Bringing its entire tractor offering to its four generation, Valtra has added five new models to its compact A Series tractor range. Richard Bradley reports.
Heading up Valtra’s latest tractor launch was its smallest A Series, which sees two sub-100hp models outed for seven models in the 75-130hp bracket.
Along with three all-new chassis sizes, Valtra’s fourth generation A Series gains family styling from the firm’s larger N, T and S ranges, Stage 4 engines and a new power-shuttle transmission.
It has to be noted, the range, which shares many Agco components with Massey’s Global Series, retains Valtra’s Finish flare particularly with slick styling, handy features and cab layout. Also differing from MF’s range, Valtras for Europe, Australia and New Zealand will be assembled at the firm’s factory in Suolahti, Finland, along with its N and T Series.
Markets in Africa and South America will be supplied by a Brazilian factory, where cabbed and open platform models will be available.
Depending on model, power for the A Series comes from a 3.3 litre, three-cylinder, or a 4.4l, four cylinder Agco Power engine, both of which meet Stage 4 emission regulations. The smallest in the range A74 model meets emissions only with exhaust gas recirculation, while A84-A134 models require diesel exhaust fluid.
Emission regulation equipment on all models resides under the right hand steps, improving visibility around the exhaust and cab A-pillar.
Engine control benefits from an electronic throttle and a speed memory, to quickly resume set working revs.

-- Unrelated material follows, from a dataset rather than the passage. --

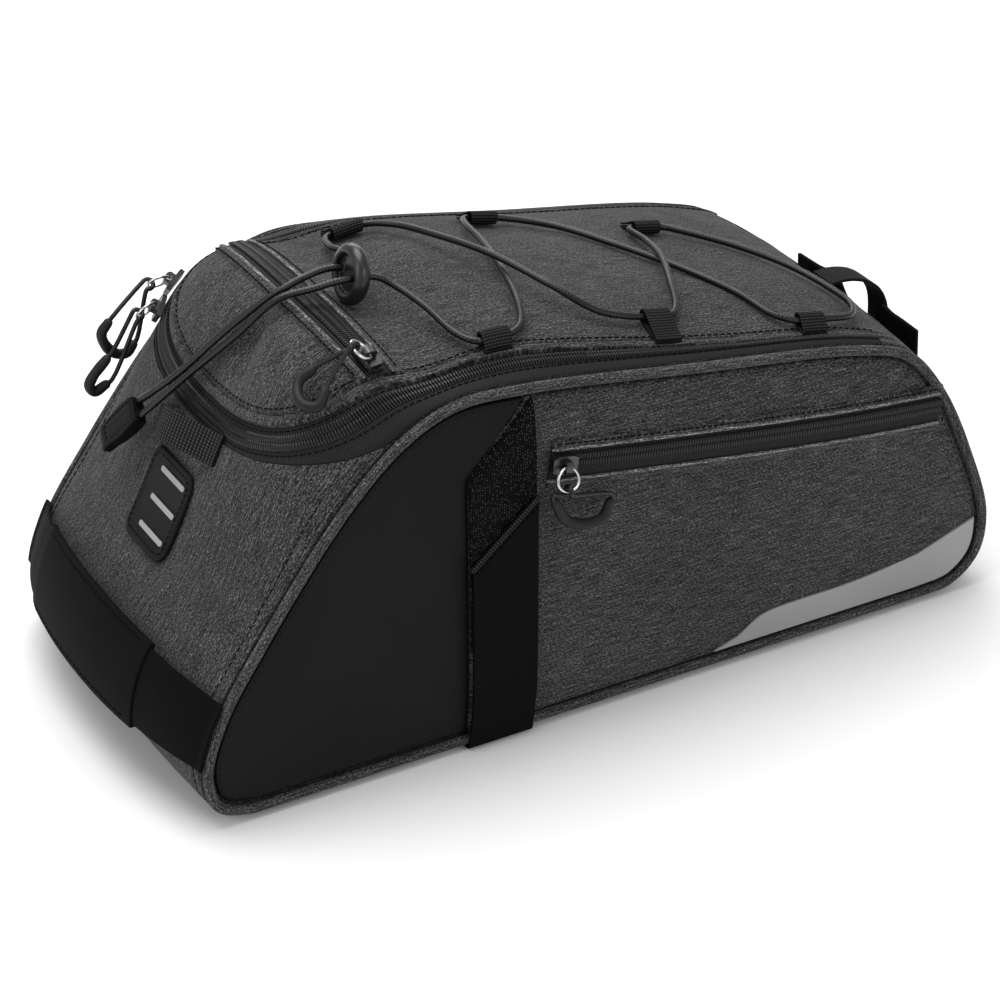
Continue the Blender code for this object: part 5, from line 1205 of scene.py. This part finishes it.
def seat_strap():
    index = SADDLE_TOP_ROW * 40
    base = outline(RUNS[index])
    base = np.array([base[0] + SEAT_STRAP_SHIFT, 0, base[1]])
    table = smooth_curve([(y, 0, 0, *rest) for y, *rest in SEAT_STRAP], 9)[:, (0, 3, 4, 5, 6)]
    upper = np.stack([table[:, 1], table[:, 0], table[:, 2]], -1) + base
    lower = np.stack([table[:, 3], table[:, 0], table[:, 4]], -1) + base
    centre = (upper + lower) / 2
    along = np.gradient(centre, axis=0)
    normal = unit(np.cross(along, upper - lower))
    normal *= np.sign(normal[:, :1])
    columns = np.linspace(0, 1, 11)
    gather = np.exp(-((table[:, 0] + 0.0035) / 0.010) ** 2)
    grids = []
    for thick in (SEAT_STRAP_THICK, 0.0):
        rows = []
        for u in columns:
            pleat = 0.0006 * gather * cos(u * tau * 2.5) * (1 if thick else 0)
            rows.append(upper + (lower - upper) * u + normal * (thick + pleat)[:, None] if thick else upper + (lower - upper) * u)
        grids.append(np.stack(rows, 1))
    slab("seatpost_webbing", grids[0], grids[1], strap_uv(grids[0]), WEB, ["seatpost_strap"])
    path = smooth_curve([(x, z, 0) for x, z in SADDLE_LOOP], 8)[:, :2]
    turn = unit(np.gradient(path, axis=0))
    out = np.stack([-turn[:, 1], turn[:, 0]], -1)
    grids = []
    for rise in (WEBBING, 0.0):
        line = path + out * rise
        grids.append(np.array([[np.array([x, SADDLE_LOOP_PLACE + SADDLE_LOOP_WIDTH * s, z]) + base for s in np.linspace(-0.5, 0.5, 9)] for x, z in line]))
    slab("saddle_loop_webbing", grids[0], grids[1], strap_uv(grids[0]), LOOP_WEB, ["saddle_loop"])


# Lacing
def lacing_loops():
    for side_name, places in (("near", LOOPS_NEAR), ("far", LOOPS_FAR)):
        for index, (run, y) in enumerate(mm(places)):
            sign, fold = np.sign(y), LOOP_FOLD
            edge = min(lid_half(run) - 2 * GAP, abs(y) + (0.034 if sign < 0 else 0.011))
            arc = [(abs(y) - fold * sin(a), 2 * GAP + fold - fold * cos(a)) for a in np.linspace(0, pi, 17)]
            top = 2 * GAP + 2 * fold
            lower = [(edge, 2 * GAP), ((edge + abs(y)) / 2, 2 * GAP)]
            upper = [(abs(y) + LOOP_SKIN * 2, top - 0.0001), ((edge + abs(y)) / 2 + 0.002, 3 * GAP + 2.2 * LOOP_SKIN + 0.0008), (edge, 3 * GAP + 2 * LOOP_SKIN)]
            path = np.array(lower + arc + upper)
            along = unit(np.gradient(path, axis=0))
            grids = []
            for inset in (0.0, LOOP_SKIN):
                line = [(y_ + n[1] * inset, h - n[0] * inset) for (y_, h), n in zip(path, along)]
                grids.append(np.array([[wrap(run + LOOP_WIDTH * s, sign * y_, h) for s in np.linspace(-0.5, 0.5, 7)] for y_, h in line]))
            slab(f"cord_loop_{side_name}_{index + 1}", grids[0], grids[1], strap_uv(grids[0]), LOOP_WEB, [f"lacing_loop_{side_name}_{index + 1}"], bevel=0.0002, sharp=70)


def bungee():
    route = np.array([wrap(*place) for place in mm(BUNGEE_ROUTE)])
    path = smooth_curve(route, 14)
    path = even(path, int(lengths(path)[-1] / 0.0014))
    tube("bungee_lacing", path, BUNGEE_DIAMETER / 2, BRAID, ["bungee_cord"], sides=14)


def lathe_parts(profile, centre, axis, sides=56):
    axis = unit(axis)
    across = unit(np.cross(axis, (0, 0, 1.0)))
    up = np.cross(across, axis)
    angle = np.arange(sides) * tau / sides
    ring = np.cos(angle)[:, None] * across + np.sin(angle)[:, None] * up
    points = np.array([centre + axis * a + ring * max(r, 1e-5) for a, r in profile])
    uv = np.stack(np.broadcast_arrays(np.cumsum([0.0008] * len(profile))[:, None], angle[None, :] * 0.01), -1)
    faces = [tuple(q) for q in grid_quads(len(profile), sides, 0, True)]
    faces += [tuple(range(sides)), tuple((len(profile) - 1) * sides + k for k in range(sides))]
    return points.reshape(-1, 3), faces, uv.reshape(-1, 2)


def cord_lock():
    run, y, height = mm(LOCK_PLACE)
    centre, along = wrap(run, y, height), wrap_axes(run, y)[0]
    radius, half = LOCK_RADIUS, LOCK_THICK / 2
    profile = [
        (half, 0), (half, radius * 0.50), (half * 0.98, radius * 0.62), (half * 0.86, radius * 0.80), (half * 0.55, radius * 0.93),
        (half * 0.2, radius * 0.99), (-half * 0.2, radius), (-half * 0.55, radius * 0.965), (-half * 0.86, radius * 0.88),
        (-half * 1.0, radius * 0.79), (-half * 0.97, radius * 0.70), (-half * 0.80, radius * 0.645), (-half * 0.40, radius * 0.62),
        (-half * 0.34, radius * 0.56), (-half * 0.42, radius * 0.30), (-half * 0.42, 0),
    ]
    fine = smooth_curve([(a, r, 0) for a, r in profile], 4)[:, :2]
    made = many("spring_lock", [lathe_parts(fine, centre, along)], GLOSS, ["cord_lock"])
    for index, side_y in enumerate((y + 0.006, y - 0.006)):
        middle = wrap(run, side_y, height)
        ring = [(-half * 0.5, LOCK_HOLE * 0.80), (-half * 0.30, LOCK_HOLE * 1.28), (half * 1.02, LOCK_HOLE * 1.25), (half * 1.06, LOCK_HOLE * 0.8)]
        many(f"lock_eye_{index + 1}", [lathe_parts(smooth_curve([(a, r, 0) for a, r in ring], 3)[:, :2], middle, along, 24)], GLOSS)
    return made


def pull_end():
    entry, tip = (wrap(*place) for place in mm(PULL_END))
    along = unit(tip - entry)
    across = unit(np.cross(along, wrap_axes(*mm(PULL_END[0][:2]))[2]))
    out = np.cross(across, along)
    out *= np.sign(out[2])
    half = PULL_END_WIDTH / 2
    grids = []
    us = np.array([-1, -0.97, -0.9, -0.75, -0.62, -0.5, -0.25, 0, 0.25, 0.5, 0.62, 0.75, 0.9, 0.97, 1])
    for side_ in (0.5, -0.5):
        rows = []
        for share in np.linspace(0, 1, 31):
            thick = PULL_END_THICK[0] * (1 - share) + PULL_END_THICK[1] * share
            width = half * (0.86 + 0.14 * sin(pi * min(share * 1.3, 1)))
            row = []
            for u in us:
                drop = 1 - 0.16 * abs(u) ** 8
                ends = 1 - 0.14 * max(0, abs(share - 0.5) * 2 - 0.88) / 0.12
                here = entry + (tip - entry) * share + across * width * u
                seam = max(0.0, 1 - abs(abs(u) - 0.66) / 0.09) if share < 0.82 else 0.0
                if abs(u) < 0.7:
                    seam = max(seam, 1 - min(1.0, abs(share - 0.82) / 0.035))
                row.append(here + out * side_ * (thick * drop * ends - 0.0007 * seam))
            rows.append(row)
        grids.append(np.array(rows))
    slab("bungee_tab", grids[0], grids[1], strap_uv(grids[0]), PU, ["bungee_pull_end"], bevel=0.0005)
    line = [entry + along * 0.001 + across * half * 0.66]
    length = np.linalg.norm(tip - entry)
    for u, v in ((0.66, 0.3), (0.66, 0.7), (0.6, 0.79), (0.45, 0.82), (0, 0.82), (-0.45, 0.82), (-0.6, 0.79), (-0.66, 0.7), (-0.66, 0.3), (-0.66, 0.05)):
        line.append(entry + along * length * v + across * half * u)
    line = np.array(line)
    share = ((line - entry) @ along) / length
    thick = PULL_END_THICK[0] * (1 - share) + PULL_END_THICK[1] * share
    line = even(line + out * (thick / 2 - 0.0003)[:, None], 80)
    STITCHES.extend(stitch_parts(line, np.broadcast_to(out, line.shape), pitch=0.0024, length=0.0018, radius=0.00022))


# Zip pulls
def zip_pull(name, seat, along, out, bail_way, sleeve):
    along, out = unit(along), unit(out)
    out = unit(out - along * along.dot(out))
    flat = unit(bail_way - out * out.dot(bail_way))
    tunnel = np.cross(flat, out)
    hole_mid = BRIDGE_HIGH * 0.42
    hook = seat + out * (GAP + SLIDER_THICK) + out * hole_mid
    bail_way = unit(bail_way)
    centre = hook + bail_way * BAIL_RADIUS
    ring_normal = np.cross(bail_way, tunnel)
    ring_normal = ring_normal * np.sign(ring_normal.dot(out))
    ring = np.array([centre + (-bail_way * cos(a) * 1.0 + tunnel * sin(a) * (1 - 0.10 * cos(a))) * BAIL_RADIUS for a in np.linspace(0, tau, 48, endpoint=False)])
    tube(f"{name}_bail_wire", ring, BAIL_WIRE / 2, NICKEL, [f"{name}_bail"], sides=12, closed=True)
    path = even(smooth_curve(seat + mm(sleeve), 10), 60)
    ends = np.abs(np.linspace(-1, 1, 60))
    radius = SLEEVE_DIAMETER / 2 * (1 - 0.10 * ends**2 + 0.03 * np.cos(ends * 9))
    tube(f"{name}_grip", path, radius, RUBBER, [f"{name}_sleeve"], sides=18)
    coarse = smooth_curve(seat + mm(sleeve), 2)
    away = [unit(coarse[0] - coarse[1]), unit(coarse[-1] - coarse[-2])]
    reach = BAIL_WIRE / 2 + PULL_CORD_DIAMETER / 2 + 2 * GAP
    tip = hook + bail_way * BAIL_RADIUS * 2
    swing = ring_normal if (coarse[0] - coarse[-1]).dot(ring_normal) >= 0 else -ring_normal
    bend = [tip + reach * (bail_way * cos(a) + swing * sin(a)) for a in np.linspace(pi / 3, 5 * pi / 3, 12)]
    lead = [coarse[0] + away[0] * r for r in (-0.001, 0.003)]
    tail = [coarse[-1] + away[1] * r for r in (0.003, -0.001)]
    whole = even(smooth_curve(lead + bend + tail, 6), 90)
    tube(f"{name}_loop_cord", whole, PULL_CORD_DIAMETER / 2, BRAID, [f"{name}_cord"], sides=10)
    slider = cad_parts[f"{name}_slider"]
    slider.data.materials.clear()
    slider.data.materials.append(DARK_METAL)
    soft = slider.modifiers.new("soft_edges", "BEVEL")
    soft.width, soft.segments, soft.limit_method, soft.angle_limit = 0.00028, 3, "ANGLE", radians(35)


def zip_pulls():
    for index, (angle, sleeve) in enumerate(zip(MAIN_SLIDERS, MAIN_SLEEVES)):
        angle = radians(angle)
        seat = zip_point("corner", angle, 1, 0.5, COIL_HEIGHT)
        along = zip_point("corner", angle + 0.02, 1, 0.5, 0) - zip_point("corner", angle - 0.02, 1, 0.5, 0)
        side_way = zip_point("corner", angle, 1, 1, 0) - zip_point("corner", angle, 1, 0, 0)
        out = unit(np.cross(along, side_way))
        out = out * np.sign(out[2])
        way = -unit(along) * cos(radians(35)) + out * sin(radians(35))
        zip_pull(f"main_zip_{index + 1}", seat, along, out, way, sleeve)
    run, y = LID_POCKET_RUN * GIRTH, -(LID_POCKET_HALF - 0.0055)
    tailward, across, out = wrap_axes(run, y)
    seat = wrap(run, y, LID_POCKET_STAND + GAP + TAPE * 0.8 + COIL_HEIGHT * 0.7)
    way = out * sin(radians(28)) - tailward * cos(radians(28))
    zip_pull("lid_pocket", seat, across, out, way, LID_POCKET_SLEEVE)
    places = smooth_curve([(side_x(x), side_z(z)) for x, z in SIDE_ZIP], 12)
    picks = np.linspace(0, len(places) - 1, 60).round().astype(int)
    place, ahead = places[picks][1], places[picks][3]
    height = 2 * GAP + TAPE * 0.8 + COIL_HEIGHT * 0.8
    drop = -SIDE_POCKET_OPEN * 0.1
    seat = side(place[0], place[1] - drop, height)
    along = side(ahead[0], ahead[1] - drop, height) - seat
    way = np.array([0.1, -0.30, -0.95])
    way = way - along / np.linalg.norm(along) * way.dot(along) / np.linalg.norm(along)
    zip_pull("side_pocket", seat, along, np.array([0, -1.0, 0]), way, SIDE_POCKET_SLEEVE)


# Camera and light
def camera():
    data = bpy.data.cameras.new("photo_camera")
    data.sensor_width, data.lens = 36.0, 113.96
    data.clip_start, data.clip_end = 0.05, 50
    made = bpy.data.objects.new("photo_camera", data)
    bpy.context.scene.collection.objects.link(made)
    azimuth, elevation = radians(28.3336), radians(29.6415)
    back = Vector((-sin(azimuth) * cos(elevation), -cos(azimuth) * cos(elevation), sin(elevation)))
    right = Vector((cos(azimuth), -sin(azimuth), 0))
    up = back.cross(right)
    turn = Matrix((right, up, back)).transposed().to_4x4()
    made.matrix_world = Matrix.Translation((-0.542573, -0.998630, 0.700873)) @ turn
    bpy.context.scene.camera = made


def area_light(name, place, target, size, power):
    data = bpy.data.lights.new(name, "AREA")
    data.shape, data.size, data.size_y, data.energy = "RECTANGLE", size[0], size[1], power
    made = bpy.data.objects.new(name, data)
    bpy.context.scene.collection.objects.link(made)
    made.location = place
    made.rotation_euler = (Vector(target) - Vector(place)).to_track_quat("-Z", "Y").to_euler()


def stage():
    world = bpy.data.worlds.new("studio")
    world.use_nodes = True
    background = world.node_tree.nodes["Background"]
    background.inputs["Color"].default_value = (1, 1, 1, 1)
    background.inputs["Strength"].default_value = 0.50
    bpy.context.scene.world = world
    mesh = bpy.data.meshes.new("floor")
    mesh.from_pydata([(-6, -6, 0), (6, -6, 0), (6, 6, 0), (-6, 6, 0)], [], [(0, 1, 2, 3)])
    floor = bpy.data.objects.new("floor", mesh)
    floor.location.z = -0.0004
    bpy.context.scene.collection.objects.link(floor)
    made = bpy.data.materials.new("pale_floor")
    made.use_nodes = True
    shader = made.node_tree.nodes["Principled BSDF"]
    shader.inputs["Base Color"].default_value = (0.93, 0.93, 0.93, 1)
    shader.inputs["Roughness"].default_value = 0.9
    shader.inputs["Specular IOR Level"].default_value = 0.1
    mesh.materials.append(made)
    area_light("top_soft", (-0.10, 0.25, 1.35), (0, 0, 0.08), (1.3, 1.0), 17)
    area_light("left_soft", (-1.25, -0.15, 0.75), (0, 0, 0.07), (0.7, 0.9), 3.2)
    area_light("front_soft", (0.35, -1.6, 0.9), (0, 0, 0.07), (1.0, 0.7), 5)
    area_light("back_rim", (0.5, 1.3, 0.8), (0, 0, 0.1), (1.2, 0.4), 5)
    bpy.context.scene.view_settings.view_transform = "Standard"


camera()
stage()
body_cloth()
lid_cloth()
main_zip()
zip_ends()
lid_pocket()
side_panels()
side_pocket()
piping()
hook_straps()
rack_strap()
tail_handle()
tail_trim()
seat_strap()
lacing_loops()
bungee()
cord_lock()
pull_end()
zip_pulls()
many("stitching", STITCHES, THREAD)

Keeping gearing simple, the entire range features Agco’s own two-range, six-speed mechanical transmission as standard, offering 12 gears in forward and reverse and 40kph top speed. Creeper gearbox offering 12 addition speeds is available as an option.
Valtra’s electronic power shuttle is also a standard feature, which benefits from a handy integrated park lock. While this is the standard spec, the firm says there will eventually be the option of a lower-spec and simpler mechanical shuttle.
All models feature a de-clutch button on the gear lever, and a brake to neutral feature is also standard fitment – ideal for loader duties as the clutch pedal is not required.
A slight hindrance to gear changes is the armrest-mounted electronic loader joystick which can get in the way when selecting some gears.
While it may feature a common Agco cab frame, the A Series certainly gets the Valtra fit and finish on the inside.
Taken from its N and T Series, a mix of analogue dials and an LCD display is used in the dash to show a range of working information. Ideal for loader duties, a panoramic roof is available as an option, which allows good views of the attachment to the loader’s maximum height.
Control-wise, throttle and speed memory, linkage raise and lower, pto engagement, four wheel drive and diff lock reside on the side panel and fall easily to hand, with floor mounted gear lever falling to hand just in front of the armrest. Sporty spool levers and linkage adjustment dials are located further across the control panel, with other controls, such as lighting, grouped on the B pillar.
Mounted directly to the right-hand armrest, the A Series features an electric joystick as standard if fitted with optional loader (simpler mechanical joystick is optional); third service and boom float buttons also reside on or close to the joystick.
All seven models are available with up to three rear spool valves and use an open centre hydraulic system. Small-frame A74-94 models get 65 litres per minute of flow, while medium and large framed models benefit from a twin-pump arrangement, which offers up to 98l/min of flow – an in-cab switch allows both pumps to be engaged to boost flow for more demanding tasks.
Options up-front include Quickie’s latest Q Series loaders, which can be fitted directly from the factory.
Drive to rear implements is taken care of via a two speed 540/540eco pto as standard, with medium and large frame models getting further options of two speed 540/1,000, or three speed 540/540e/1,000 pto.
Small frame models use a mechanical selector for pto speed selection, while medium and large frame models feature an electronic dial selector.